Friday, 10 July 2015

Meat-free isn't always stress-free

I've effectively given up on my diet for the next week.  We move house next Friday and there is simply not enough space in my life or kitchen for worrying about calorie-counting or 5-a-days.  Once we've moved, we will have two massive supermarkets within a five minute walk of the front door, so proper eating will be easier once more.  Honest.

Slipping off the diet wagon has made me think about one of the stricter diets I've tried over this year.  I posted a while back that I had missed the boat with Meat-Free Week but, as a supporter of the idea in theory, I was keen to give it a try once the meat in the fridge had been eaten.  I did actually do this but never got around to writing up my experience.  Like so many diets, it wasn't something that really suited me...

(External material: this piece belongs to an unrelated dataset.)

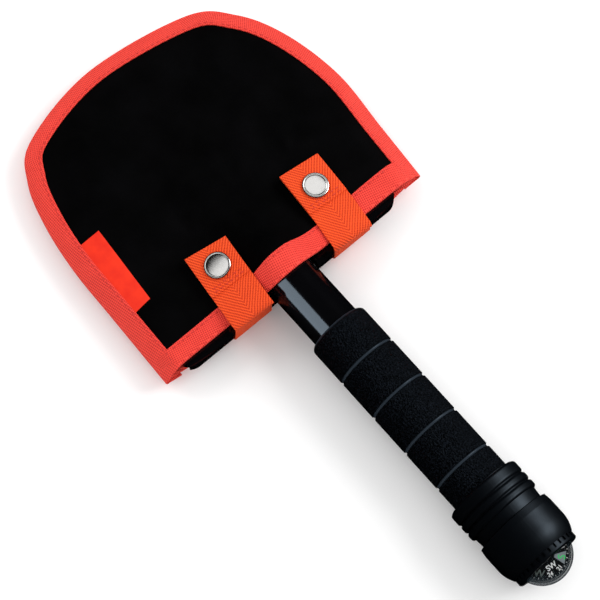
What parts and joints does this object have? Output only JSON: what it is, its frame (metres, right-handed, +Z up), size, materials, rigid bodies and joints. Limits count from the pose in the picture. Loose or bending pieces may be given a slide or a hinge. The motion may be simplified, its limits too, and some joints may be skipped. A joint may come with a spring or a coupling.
{
  "type": "camp shovel",
  "caption": "Short camp shovel with a dished steel blade in a sewn cover with snap straps, a grooved tubular handle and a screw-on pommel cap that holds a compass.",
  "frame": {"origin": "centre of the flat back of the cover, on the surface the shovel lies on, straight below the handle's axis", "axes": "+X runs along the handle from the blade to the compass, +Z is up out of the blade's hollow side, and +Y is to the left of someone looking from the blade to the compass"},
  "size_m": [0.3777, 0.1832, 0.0446],
  "materials": {
    "painted_steel": "gloss black baked paint on pressed steel",
    "grip_rubber": "matt black, fine pebbled moulding",
    "satin_plastic": "satin black moulded plastic",
    "seal_rubber": "plain black rubber",
    "clear_dome": "clear polished plastic",
    "card_face": "matt black with white marks",
    "magnet_steel": "plain steel",
    "float_plastic": "plain moulded plastic",
    "black_nylon": "black plain-weave nylon with a faint sheen",
    "coral_binding": "coral-red herringbone tape",
    "orange_webbing": "orange herringbone webbing",
    "red_label": "smooth red-orange ribbon",
    "nickel": "polished nickel plate",
    "brass_post": "plain brass"
  },
  "bodies": {
    "shovel": {"blade": "painted_steel", "shaft_tube": "painted_steel", "storage_plug": "seal_rubber", "grip": "grip_rubber", "thread_insert": "satin_plastic", "collar": "satin_plastic"},
    "cap_carrier": {"cap_gasket": "seal_rubber"},
    "pommel": {"pommel_cap": "satin_plastic", "compass_capsule": "satin_plastic", "bezel_ring": "satin_plastic", "compass_dome": "clear_dome", "capsule_seal": "seal_rubber"},
    "compass_float": {"compass_card": "card_face", "card_float": "float_plastic", "card_magnet": "magnet_steel"},
    "cover": {"back_panel": "black_nylon", "front_panel": "black_nylon", "side_binding": "coral_binding", "front_mouth_binding": "coral_binding", "back_mouth_binding": "coral_binding", "side_label": "red_label", "strap_left_tail": "orange_webbing", "strap_right_tail": "orange_webbing", "snap_stud_left": "nickel", "snap_stud_right": "nickel", "snap_post_left": "brass_post", "snap_post_right": "brass_post"},
    "left_flap": {"strap_left": "orange_webbing", "snap_cap_left": "nickel", "snap_socket_left": "nickel"},
    "right_flap": {"strap_right": "orange_webbing", "snap_cap_right": "nickel", "snap_socket_right": "nickel"}
  },
  "joints": [
    {"name": "cover_slide", "type": "slide", "parent": "shovel", "child": "cover", "axis": [-1, 0, 0], "range_m": [0, 0.18], "deforming": ["strap_left_tail", "strap_right_tail"]},
    {"name": "left_strap_open", "type": "hinge", "parent": "cover", "child": "left_flap", "pos_m": [0.0762, -0.02999, 0.03067], "axis": [0.0957, 0.9646, 0.2459], "range_deg": [0, 150]},
    {"name": "right_strap_open", "type": "hinge", "parent": "cover", "child": "right_flap", "pos_m": [0.07629, 0.04067, 0.0255], "axis": [0.0554, 0.9945, -0.089], "range_deg": [0, 150]},
    {"name": "cap_travel", "type": "slide", "parent": "shovel", "child": "cap_carrier", "axis": [1, 0, 0], "range_m": [0, 0.0101]},
    {"name": "cap_turn", "type": "hinge", "parent": "cap_carrier", "child": "pommel", "pos_m": [0.2673, 0, 0.0223], "axis": [1, 0, 0], "range_deg": [0, 1440]},
    {"name": "card_spin", "type": "hinge", "parent": "pommel", "child": "compass_float", "pos_m": [0.2673, 0, 0.0223], "axis": [0, 0, 1], "continuous": true}
  ],
  "couplings": [
    {"joint": "cap_travel", "follows": "cap_turn", "m_per_rad": 0.00039789}
  ]
}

In some ways, going veggie shouldn't have been a big deal.  I quite frequently get to the end of the day and realise I've not had any meat.  My problem comes during those weeks when I end up eating out a lot.  Granted, the choices for vegetarians have definitely improved (although I'm sure being a vegan is hard work) but there are still plenty of food outlets that seem to view a bean burger and some kind of spinach lasagne concoction as sufficient choice for the herbivores out there.  I think omnivores are sometimes the problem here: I know plenty of people (mainly guys, although that's anecdotal) who would actively turn their noses up at a meal that didn't include meat.  That seems weird to me.  Good food is good food, just like good music is good music regardless of the genre.

LINGUINE WITH LEMON, GARLIC AND THYME MUSHROOMS
Pretty and yummy
I certainly had some good food when we went vegetarian.  Hubby made a lemon and mushroom pasta from Nigella's book that was light and filling at the same time.  We had a lentil and aubergine curry courtesy of Jamie Oliver that is about my favourite curry ever (and makes enough portions to freeze for a month).  We even had veggie pizza and went out for curry without any compromise about the kind of food we ordered.

Word of warning, though: curried Brussels sprouts and cabbage might be delicious but they are not your friend the next day.

In fact, considering a vegetarian diet is supposed to be healthier than my usual one, I felt quite a lot worse for it.  My mild IBS usually only flares up with stress, so I have to assume that the change in diet was partly responsible for the discomfort I felt at various parts of the week.  There may have been other factors involved (and one week isn't exactly a rigorous test), but I felt no qualms about calling it quits after Day 6.  I had a chicken and pea pie and it was awesome.

I felt better too.

I think going meat-free did instill in me a greater awareness of what I was eating and where it comes from.  The supermarkets near the new flat both have really good meat and deli counters, including a lot of fresh and locally-sourced products, and I think trying to eat a higher quality of meat might be a better alternative for me than forgoing meat entirely.  I'll have the occasional day of accidental vegetarianism alongside a long-term commitment to buying local fresh produce, perhaps even going organic in future.  That way, I'm limiting the global impact of my meat consumption without having to give up burgers.  It was a good experiment and it taught me a lot, but vegetarianism just isn't the lifestyle for me.